> Problem statement: Every line below that holds the string "Identity" should be copied out.

> Data provided:
------------------------------------------------------------

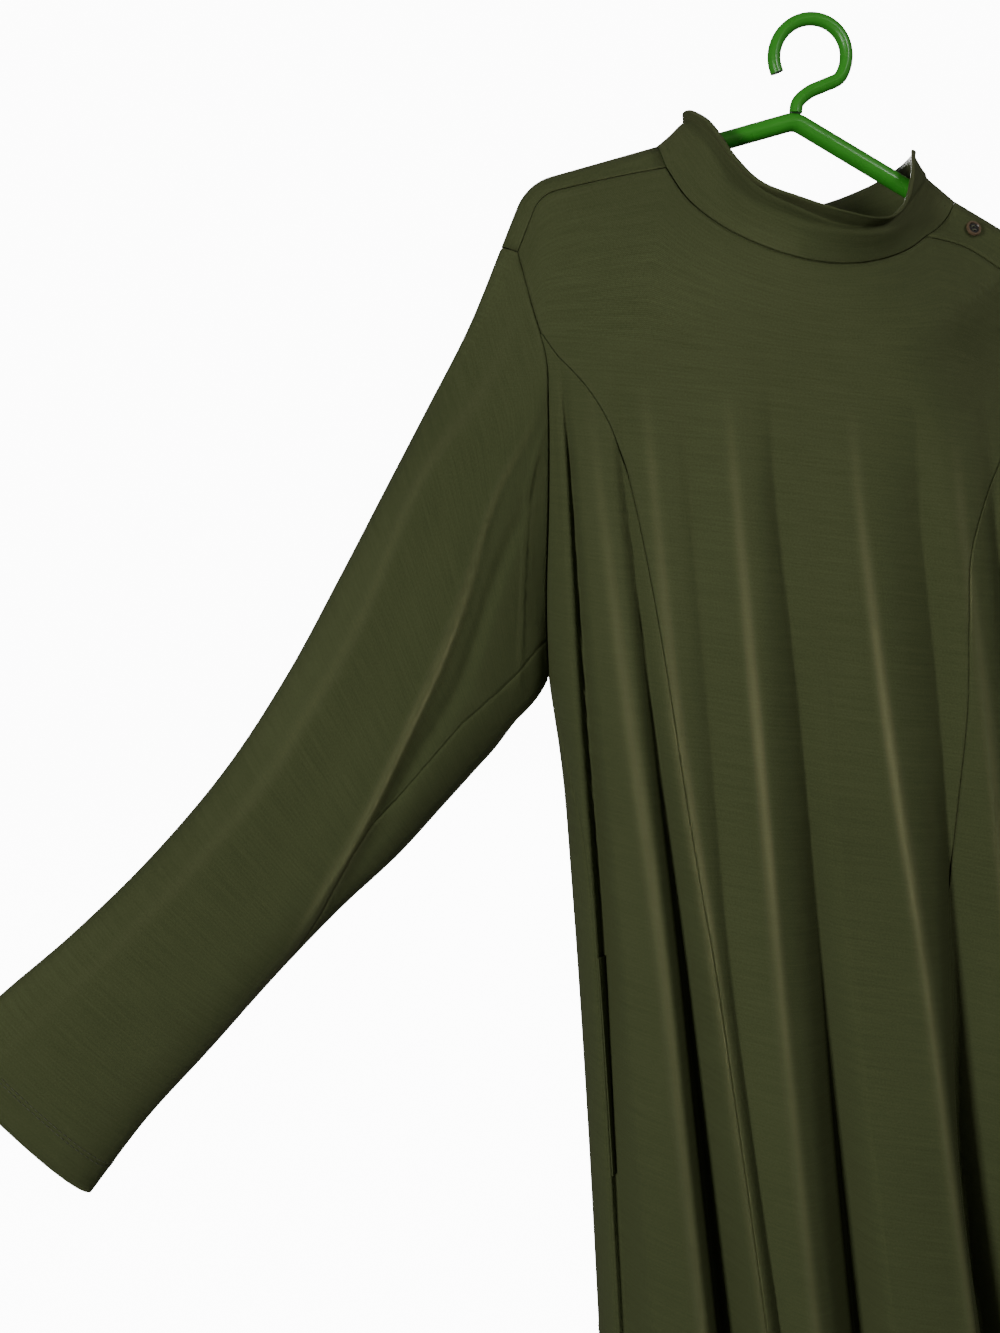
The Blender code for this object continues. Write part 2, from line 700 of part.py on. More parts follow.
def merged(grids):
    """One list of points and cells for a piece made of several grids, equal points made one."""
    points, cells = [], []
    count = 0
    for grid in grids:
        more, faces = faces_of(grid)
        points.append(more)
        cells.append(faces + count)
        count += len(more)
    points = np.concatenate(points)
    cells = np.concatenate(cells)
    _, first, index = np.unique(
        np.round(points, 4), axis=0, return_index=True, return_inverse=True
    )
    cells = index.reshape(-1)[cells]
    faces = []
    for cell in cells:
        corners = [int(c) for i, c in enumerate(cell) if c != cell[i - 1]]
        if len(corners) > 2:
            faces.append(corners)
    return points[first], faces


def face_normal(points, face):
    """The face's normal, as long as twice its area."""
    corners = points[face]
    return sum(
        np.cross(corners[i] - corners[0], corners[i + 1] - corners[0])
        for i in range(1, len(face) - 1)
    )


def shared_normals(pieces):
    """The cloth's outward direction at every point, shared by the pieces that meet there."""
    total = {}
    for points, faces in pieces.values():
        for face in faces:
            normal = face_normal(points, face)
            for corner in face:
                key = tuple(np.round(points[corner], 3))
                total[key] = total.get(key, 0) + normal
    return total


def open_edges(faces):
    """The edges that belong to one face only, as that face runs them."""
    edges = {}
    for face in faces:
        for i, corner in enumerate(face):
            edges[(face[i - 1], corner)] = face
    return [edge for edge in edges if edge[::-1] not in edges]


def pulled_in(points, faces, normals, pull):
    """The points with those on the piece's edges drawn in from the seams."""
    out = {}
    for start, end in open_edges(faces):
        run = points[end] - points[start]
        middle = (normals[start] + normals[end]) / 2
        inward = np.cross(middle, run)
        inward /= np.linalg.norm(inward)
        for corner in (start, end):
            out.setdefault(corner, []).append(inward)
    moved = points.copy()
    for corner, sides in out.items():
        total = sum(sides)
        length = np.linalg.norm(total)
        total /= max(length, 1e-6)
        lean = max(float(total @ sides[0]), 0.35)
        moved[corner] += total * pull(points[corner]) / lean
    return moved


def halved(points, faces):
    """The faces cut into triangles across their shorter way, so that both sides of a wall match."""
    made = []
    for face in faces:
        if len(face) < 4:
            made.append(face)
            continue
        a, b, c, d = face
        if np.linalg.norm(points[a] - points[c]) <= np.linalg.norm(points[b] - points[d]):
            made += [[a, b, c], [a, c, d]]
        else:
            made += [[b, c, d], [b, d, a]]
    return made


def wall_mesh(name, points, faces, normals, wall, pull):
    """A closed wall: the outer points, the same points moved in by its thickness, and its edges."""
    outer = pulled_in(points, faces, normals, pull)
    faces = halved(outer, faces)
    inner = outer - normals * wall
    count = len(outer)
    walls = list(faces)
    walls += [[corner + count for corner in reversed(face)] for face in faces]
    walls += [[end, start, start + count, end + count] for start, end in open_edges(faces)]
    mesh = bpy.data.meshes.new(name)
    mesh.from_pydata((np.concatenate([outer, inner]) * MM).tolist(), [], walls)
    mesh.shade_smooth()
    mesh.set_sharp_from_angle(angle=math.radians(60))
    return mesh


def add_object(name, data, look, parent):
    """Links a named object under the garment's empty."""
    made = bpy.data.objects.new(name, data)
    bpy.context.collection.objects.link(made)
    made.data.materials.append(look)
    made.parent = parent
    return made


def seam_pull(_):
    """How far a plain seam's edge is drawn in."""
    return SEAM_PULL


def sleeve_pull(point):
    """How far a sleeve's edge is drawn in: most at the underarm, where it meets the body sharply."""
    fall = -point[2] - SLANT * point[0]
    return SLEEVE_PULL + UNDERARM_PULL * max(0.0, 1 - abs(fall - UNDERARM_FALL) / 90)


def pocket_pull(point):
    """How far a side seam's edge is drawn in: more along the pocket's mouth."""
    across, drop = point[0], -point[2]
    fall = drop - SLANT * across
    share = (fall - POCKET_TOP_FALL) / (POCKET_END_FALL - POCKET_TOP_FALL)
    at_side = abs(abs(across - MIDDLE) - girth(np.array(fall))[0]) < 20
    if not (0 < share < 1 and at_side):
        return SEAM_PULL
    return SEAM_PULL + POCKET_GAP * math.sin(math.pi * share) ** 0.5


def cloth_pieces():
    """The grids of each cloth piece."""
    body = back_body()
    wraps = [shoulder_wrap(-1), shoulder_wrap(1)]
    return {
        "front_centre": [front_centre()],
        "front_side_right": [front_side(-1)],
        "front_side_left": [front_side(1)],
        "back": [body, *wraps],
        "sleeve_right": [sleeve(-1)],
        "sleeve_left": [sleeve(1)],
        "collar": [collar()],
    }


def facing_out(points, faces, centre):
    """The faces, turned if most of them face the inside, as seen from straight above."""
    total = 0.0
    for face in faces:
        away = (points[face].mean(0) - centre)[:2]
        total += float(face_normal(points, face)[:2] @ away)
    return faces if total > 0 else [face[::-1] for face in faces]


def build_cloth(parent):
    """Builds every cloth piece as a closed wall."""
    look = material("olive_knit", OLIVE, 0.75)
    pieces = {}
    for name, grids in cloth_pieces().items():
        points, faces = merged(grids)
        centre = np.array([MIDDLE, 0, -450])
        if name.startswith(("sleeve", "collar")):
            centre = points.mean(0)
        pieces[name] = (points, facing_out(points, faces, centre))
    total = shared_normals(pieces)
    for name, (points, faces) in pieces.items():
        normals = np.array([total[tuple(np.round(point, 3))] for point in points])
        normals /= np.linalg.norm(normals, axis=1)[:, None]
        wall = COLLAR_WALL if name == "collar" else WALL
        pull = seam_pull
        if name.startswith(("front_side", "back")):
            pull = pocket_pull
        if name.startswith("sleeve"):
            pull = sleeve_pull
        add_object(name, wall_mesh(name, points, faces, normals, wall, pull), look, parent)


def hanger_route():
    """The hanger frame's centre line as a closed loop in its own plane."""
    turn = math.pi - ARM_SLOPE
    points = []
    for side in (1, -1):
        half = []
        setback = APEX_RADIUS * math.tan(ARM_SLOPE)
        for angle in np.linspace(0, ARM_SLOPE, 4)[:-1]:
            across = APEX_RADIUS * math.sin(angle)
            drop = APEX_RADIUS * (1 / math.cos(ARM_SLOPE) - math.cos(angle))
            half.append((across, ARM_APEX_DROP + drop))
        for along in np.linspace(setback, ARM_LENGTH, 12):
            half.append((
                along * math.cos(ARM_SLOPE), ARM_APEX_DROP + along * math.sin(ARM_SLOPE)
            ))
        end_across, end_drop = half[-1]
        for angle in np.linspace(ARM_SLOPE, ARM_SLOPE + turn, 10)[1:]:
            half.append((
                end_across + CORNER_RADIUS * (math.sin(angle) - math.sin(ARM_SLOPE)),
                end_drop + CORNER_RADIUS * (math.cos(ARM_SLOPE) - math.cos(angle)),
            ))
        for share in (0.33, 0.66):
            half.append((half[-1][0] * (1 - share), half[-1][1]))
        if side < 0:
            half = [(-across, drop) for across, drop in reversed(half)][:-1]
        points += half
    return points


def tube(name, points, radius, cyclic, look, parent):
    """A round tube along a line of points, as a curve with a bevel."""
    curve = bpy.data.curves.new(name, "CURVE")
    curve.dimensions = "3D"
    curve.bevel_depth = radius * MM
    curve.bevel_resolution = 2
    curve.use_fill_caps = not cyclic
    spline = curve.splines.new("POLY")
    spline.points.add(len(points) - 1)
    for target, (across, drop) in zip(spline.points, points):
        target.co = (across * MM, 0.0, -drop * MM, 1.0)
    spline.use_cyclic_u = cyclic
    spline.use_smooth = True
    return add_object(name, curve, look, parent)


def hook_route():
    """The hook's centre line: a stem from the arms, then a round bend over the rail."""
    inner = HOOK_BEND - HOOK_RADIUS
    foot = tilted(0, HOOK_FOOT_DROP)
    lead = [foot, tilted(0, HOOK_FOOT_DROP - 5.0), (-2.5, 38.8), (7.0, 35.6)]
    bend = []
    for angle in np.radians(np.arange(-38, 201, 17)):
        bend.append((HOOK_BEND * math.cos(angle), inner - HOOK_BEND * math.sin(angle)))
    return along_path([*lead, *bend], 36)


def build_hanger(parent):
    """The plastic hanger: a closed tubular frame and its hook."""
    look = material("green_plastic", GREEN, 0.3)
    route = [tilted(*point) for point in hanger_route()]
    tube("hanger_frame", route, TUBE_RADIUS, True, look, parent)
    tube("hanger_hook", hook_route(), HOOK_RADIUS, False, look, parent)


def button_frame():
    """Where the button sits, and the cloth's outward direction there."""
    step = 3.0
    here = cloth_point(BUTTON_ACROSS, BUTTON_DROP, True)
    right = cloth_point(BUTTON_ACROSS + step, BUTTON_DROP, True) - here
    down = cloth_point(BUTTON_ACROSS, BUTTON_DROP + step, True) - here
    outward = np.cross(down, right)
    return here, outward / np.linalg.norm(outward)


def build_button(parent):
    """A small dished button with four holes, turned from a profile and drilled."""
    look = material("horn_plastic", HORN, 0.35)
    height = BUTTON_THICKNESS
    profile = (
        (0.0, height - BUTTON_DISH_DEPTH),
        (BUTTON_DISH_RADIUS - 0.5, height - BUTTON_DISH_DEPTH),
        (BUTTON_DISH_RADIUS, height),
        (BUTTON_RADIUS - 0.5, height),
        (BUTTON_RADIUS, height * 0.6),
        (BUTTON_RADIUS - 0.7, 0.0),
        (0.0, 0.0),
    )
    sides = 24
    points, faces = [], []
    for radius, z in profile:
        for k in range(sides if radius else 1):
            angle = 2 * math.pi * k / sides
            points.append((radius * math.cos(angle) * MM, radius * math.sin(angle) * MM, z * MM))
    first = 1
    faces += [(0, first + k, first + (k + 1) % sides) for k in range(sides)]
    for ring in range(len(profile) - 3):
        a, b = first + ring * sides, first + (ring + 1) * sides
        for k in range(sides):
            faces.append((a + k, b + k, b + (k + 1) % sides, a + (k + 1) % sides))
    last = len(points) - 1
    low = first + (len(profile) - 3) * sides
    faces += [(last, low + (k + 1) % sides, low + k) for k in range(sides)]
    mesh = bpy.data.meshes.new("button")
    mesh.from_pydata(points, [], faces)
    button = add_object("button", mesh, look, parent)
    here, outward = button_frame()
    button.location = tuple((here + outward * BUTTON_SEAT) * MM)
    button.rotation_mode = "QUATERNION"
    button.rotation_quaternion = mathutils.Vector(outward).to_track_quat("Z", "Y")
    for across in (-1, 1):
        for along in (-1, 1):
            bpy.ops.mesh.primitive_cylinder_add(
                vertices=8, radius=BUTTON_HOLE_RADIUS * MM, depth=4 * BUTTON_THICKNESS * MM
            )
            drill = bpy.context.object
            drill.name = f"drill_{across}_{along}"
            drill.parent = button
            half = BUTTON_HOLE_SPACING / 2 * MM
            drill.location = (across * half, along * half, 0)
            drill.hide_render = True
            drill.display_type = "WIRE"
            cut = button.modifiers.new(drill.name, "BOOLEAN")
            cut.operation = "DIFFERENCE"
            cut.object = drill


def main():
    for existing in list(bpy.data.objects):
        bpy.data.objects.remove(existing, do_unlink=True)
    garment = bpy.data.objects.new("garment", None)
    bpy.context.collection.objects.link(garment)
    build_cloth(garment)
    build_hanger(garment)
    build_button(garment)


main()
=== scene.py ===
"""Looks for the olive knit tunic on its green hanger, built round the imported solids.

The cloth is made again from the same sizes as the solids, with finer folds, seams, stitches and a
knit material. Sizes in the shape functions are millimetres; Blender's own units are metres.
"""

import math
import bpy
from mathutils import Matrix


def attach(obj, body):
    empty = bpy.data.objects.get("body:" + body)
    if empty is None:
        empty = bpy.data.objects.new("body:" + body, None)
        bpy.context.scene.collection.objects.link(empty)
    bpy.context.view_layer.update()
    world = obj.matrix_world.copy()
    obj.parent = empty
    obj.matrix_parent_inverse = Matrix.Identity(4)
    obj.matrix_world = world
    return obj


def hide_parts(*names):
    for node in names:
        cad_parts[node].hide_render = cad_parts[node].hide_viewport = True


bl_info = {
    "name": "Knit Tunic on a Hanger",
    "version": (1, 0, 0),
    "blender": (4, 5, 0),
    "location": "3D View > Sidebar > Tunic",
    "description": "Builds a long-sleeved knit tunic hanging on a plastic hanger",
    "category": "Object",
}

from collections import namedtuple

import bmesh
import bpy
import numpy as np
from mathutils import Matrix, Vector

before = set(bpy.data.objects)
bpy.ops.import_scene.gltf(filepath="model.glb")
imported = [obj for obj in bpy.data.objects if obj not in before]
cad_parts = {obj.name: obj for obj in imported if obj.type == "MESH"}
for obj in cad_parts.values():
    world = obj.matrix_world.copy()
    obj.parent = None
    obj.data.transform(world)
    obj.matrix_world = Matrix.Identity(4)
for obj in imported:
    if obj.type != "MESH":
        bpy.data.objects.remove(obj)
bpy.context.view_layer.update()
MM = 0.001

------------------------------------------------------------

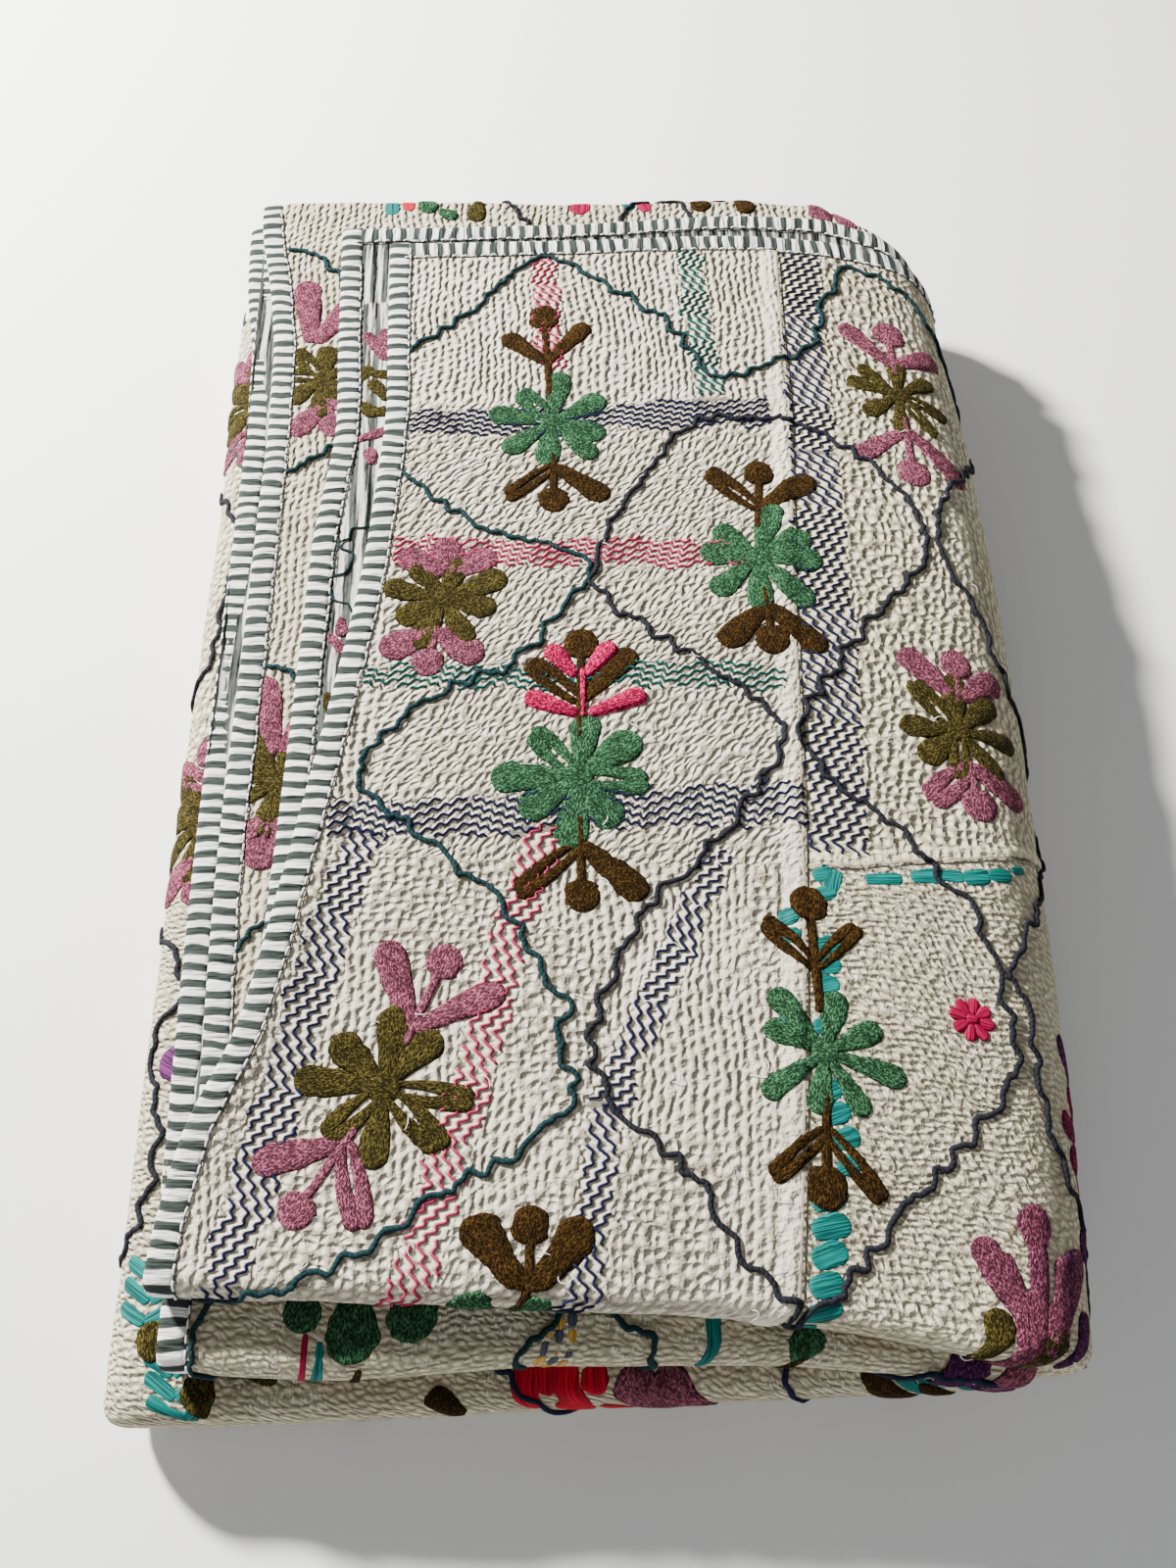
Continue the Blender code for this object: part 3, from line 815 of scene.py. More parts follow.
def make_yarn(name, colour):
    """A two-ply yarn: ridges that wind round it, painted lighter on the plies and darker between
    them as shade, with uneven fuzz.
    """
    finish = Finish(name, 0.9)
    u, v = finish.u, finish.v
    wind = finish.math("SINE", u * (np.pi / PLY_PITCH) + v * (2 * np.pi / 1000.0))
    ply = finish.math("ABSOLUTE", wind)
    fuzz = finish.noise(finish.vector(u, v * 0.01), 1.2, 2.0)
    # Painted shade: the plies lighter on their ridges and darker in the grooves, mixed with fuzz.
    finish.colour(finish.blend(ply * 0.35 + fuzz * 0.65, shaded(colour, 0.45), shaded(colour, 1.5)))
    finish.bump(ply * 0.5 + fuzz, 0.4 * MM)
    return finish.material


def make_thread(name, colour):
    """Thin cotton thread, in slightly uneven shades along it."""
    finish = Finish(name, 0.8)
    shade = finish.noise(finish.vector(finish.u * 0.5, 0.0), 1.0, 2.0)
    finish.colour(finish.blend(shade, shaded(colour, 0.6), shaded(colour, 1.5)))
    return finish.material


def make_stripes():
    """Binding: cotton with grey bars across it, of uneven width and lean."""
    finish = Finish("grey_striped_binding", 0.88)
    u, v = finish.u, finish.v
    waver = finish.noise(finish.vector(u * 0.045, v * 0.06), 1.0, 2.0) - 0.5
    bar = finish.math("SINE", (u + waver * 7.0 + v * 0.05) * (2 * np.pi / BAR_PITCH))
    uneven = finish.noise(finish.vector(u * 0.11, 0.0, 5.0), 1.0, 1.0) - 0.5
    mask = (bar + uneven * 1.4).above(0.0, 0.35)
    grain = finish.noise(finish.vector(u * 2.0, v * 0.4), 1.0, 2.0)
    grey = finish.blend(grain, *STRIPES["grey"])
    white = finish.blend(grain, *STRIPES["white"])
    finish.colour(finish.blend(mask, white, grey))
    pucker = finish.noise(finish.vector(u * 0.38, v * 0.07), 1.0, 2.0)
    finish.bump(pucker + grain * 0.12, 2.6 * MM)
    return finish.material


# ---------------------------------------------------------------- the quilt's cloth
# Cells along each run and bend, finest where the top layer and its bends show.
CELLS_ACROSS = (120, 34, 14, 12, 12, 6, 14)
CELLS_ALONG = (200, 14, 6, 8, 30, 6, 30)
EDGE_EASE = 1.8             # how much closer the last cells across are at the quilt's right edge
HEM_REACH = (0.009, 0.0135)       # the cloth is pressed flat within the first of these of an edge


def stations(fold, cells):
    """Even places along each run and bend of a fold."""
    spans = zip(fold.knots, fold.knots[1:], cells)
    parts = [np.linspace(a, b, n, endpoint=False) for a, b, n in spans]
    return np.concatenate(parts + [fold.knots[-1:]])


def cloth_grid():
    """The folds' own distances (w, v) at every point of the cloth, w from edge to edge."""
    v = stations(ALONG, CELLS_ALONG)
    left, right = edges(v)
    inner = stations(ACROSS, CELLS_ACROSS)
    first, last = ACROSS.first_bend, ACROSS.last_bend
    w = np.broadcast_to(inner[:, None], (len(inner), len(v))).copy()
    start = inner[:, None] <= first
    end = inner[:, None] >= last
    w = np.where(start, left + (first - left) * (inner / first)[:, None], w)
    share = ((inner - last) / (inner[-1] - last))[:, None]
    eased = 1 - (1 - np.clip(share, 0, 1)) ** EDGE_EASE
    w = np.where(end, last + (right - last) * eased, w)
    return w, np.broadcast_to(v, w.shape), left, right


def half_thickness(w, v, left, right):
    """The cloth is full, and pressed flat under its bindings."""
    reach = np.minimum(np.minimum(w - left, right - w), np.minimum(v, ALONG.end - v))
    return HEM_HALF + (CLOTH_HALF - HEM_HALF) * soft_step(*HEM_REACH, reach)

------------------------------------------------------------

> Reply:
    obj.matrix_parent_inverse = Matrix.Identity(4)
    obj.matrix_world = Matrix.Identity(4)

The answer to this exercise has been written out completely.